The Coronavirus is in My Pen Pal’s Prison

Letters before the coronavirus

Over the past year, I’ve been corresponding with a man named Lacino Hamilton who’s in a Michigan prison. I found Lacino when I was reading an article he wrote on Truthout about the past 26 years he’s spent incarcerated (here’s all of his published articles on the same website!) and I felt compelled to write to him. Thankfully, he quickly wrote back and we’ve been close friends ever since. Lacino and I write to each other at least once a month and we talk about how our lives are going, what we’ve been up to, full drafts of articles he wants to write (some featured above), and updates on his case with the Innocence Project. He’s extremely smart, kind, and gentle; always wanting to know if there’s anything I need or have something to talk about. Even though Lacino has the worst classification, the label couldn’t be farther from the truth. As a brief summary, Lacino was sent to prison in 1994 when he was wrongfully convicted of murdering his foster mother, Lonnie Bell. He will remain in prison until 2046 at the earliest, when he will be 71 years old. A journalist named Aaron Miguel Cantú wrote an article called “Ring of Snitches: How Detroit Police Slapped False Murder Convictions on Young Black Men” on Truthout, which highlights the facts surrounding Lacino’s case. In that article, Cantú wrote, “Hamilton’s murder conviction hinged on two pieces of evidence: a coerced statement, and testimony from a jailhouse informant claiming that Hamilton confessed to the murder while awaiting trial in his jail cell. But according to affidavits, courthouse transcripts, letters and internal memos obtained by Truthout, the informant – who is long deceased – may have received incentives from Detroit police to falsely testify against a number of individuals. These documents also suggest that the informant was part of a ring of jailhouse informants – or “snitches” – that allegedly received lenient sentences as well as food, drugs, sex and special privileges from detectives in the Detroit Police Department’s homicide division in return for making statements against dozens of prisoners eventually convicted of murder.” Lacino has been in prison for decades and now, the coronavirus is in the same facility as him.

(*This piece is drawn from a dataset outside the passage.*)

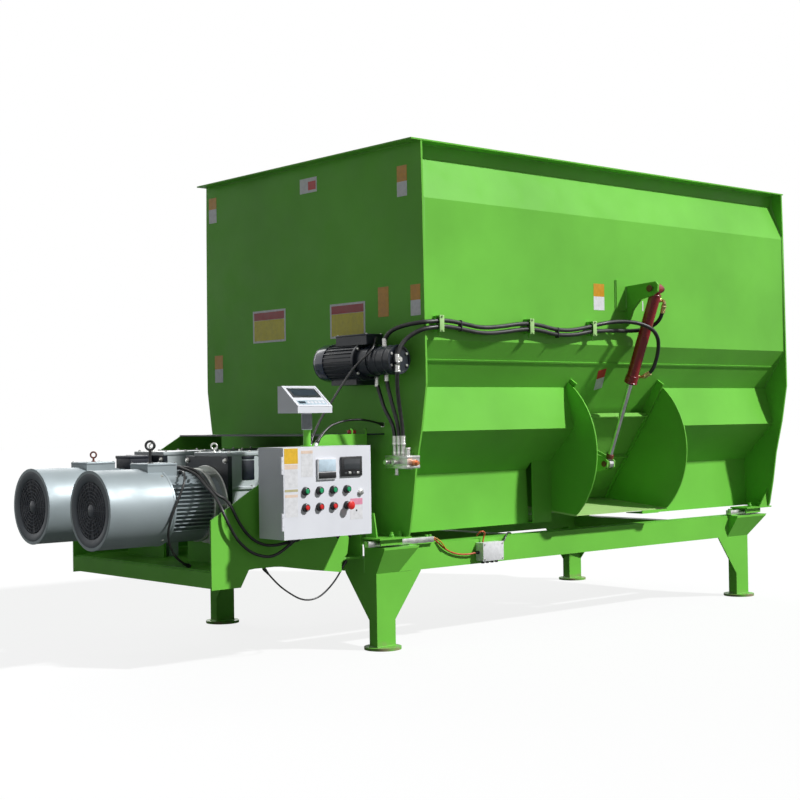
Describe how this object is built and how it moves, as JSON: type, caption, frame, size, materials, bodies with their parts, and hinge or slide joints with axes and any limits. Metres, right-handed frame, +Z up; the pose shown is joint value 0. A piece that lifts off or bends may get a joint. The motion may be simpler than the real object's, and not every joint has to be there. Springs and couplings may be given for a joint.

Last month when the coronavirus quickly started infecting people throughout the United States, I wrote a post about how it will rapidly kill incarcerated people because of their current living conditions, overcrowding, and lack of healthcare and basic sanitary supplies. Most, if not all jails and prisons do not have toilet paper, soap, alcohol wipes, hand sanitizer, or face masks to keep people safe during the coronavirus spread. Multiple people often live in one cell and social distancing is quite literally impossible in these facilities. The quarantine steps people are having to take outside of jail and prison walls is unattainable inside. According to Michigan Radio, as of April 7, “Of the 66 inmates tested at Macomb Correctional, 55 tested positive for COVID-19,” (Macomb being the facility in which Lacino is housed). One of the other men in the same prison, Dwight Henley, said, “The cases have surpassed 50. Three guys have been hospitalized for severe (COVID-19) infection. This place is housing guys in dayrooms. One guy tested positive today in the 1-unit day room, so the other 10-15 guys were relocated to building 300-school building. The problem is much worse, however. Many prisoners are refusing to report their symptoms fearing isolation and moving. Although I can not verify this, one staff said not all guys on quarantine are getting tested. They are simply being quarantined for a period of time and then placed back into population.”

I was worried about my friend before last month, but knowing how quickly the coronavirus is spreading through his facility makes my fears all the worse. I write this all simply because it’s literally inhumane to cage people in general, but especially in close proximity and without reinforcements to keep safe and healthy during a fatal pandemic. Lacino, just like hundreds of thousands of other incarcerated people across America, could be infected by the virus (if he’s not already, I haven’t spoken with him recently) and would possibly receive absolutely no medical care for the impending symptoms. There is no reason at all for states to keep people locked in cages and left to die instead of releasing them to their families or awaiting resources outside of the cell walls. I know many governors are considering or implementing the release of “low-risk, vulnerable, nonviolent people,” but we also have to reckon with those labels, or rather the labels “violent” and “dangerous” and why we believe only the former group of people deserves to live. For now, I can only wait for Lacino’s letter and hope that he and everyone he’s locked up with stays safe.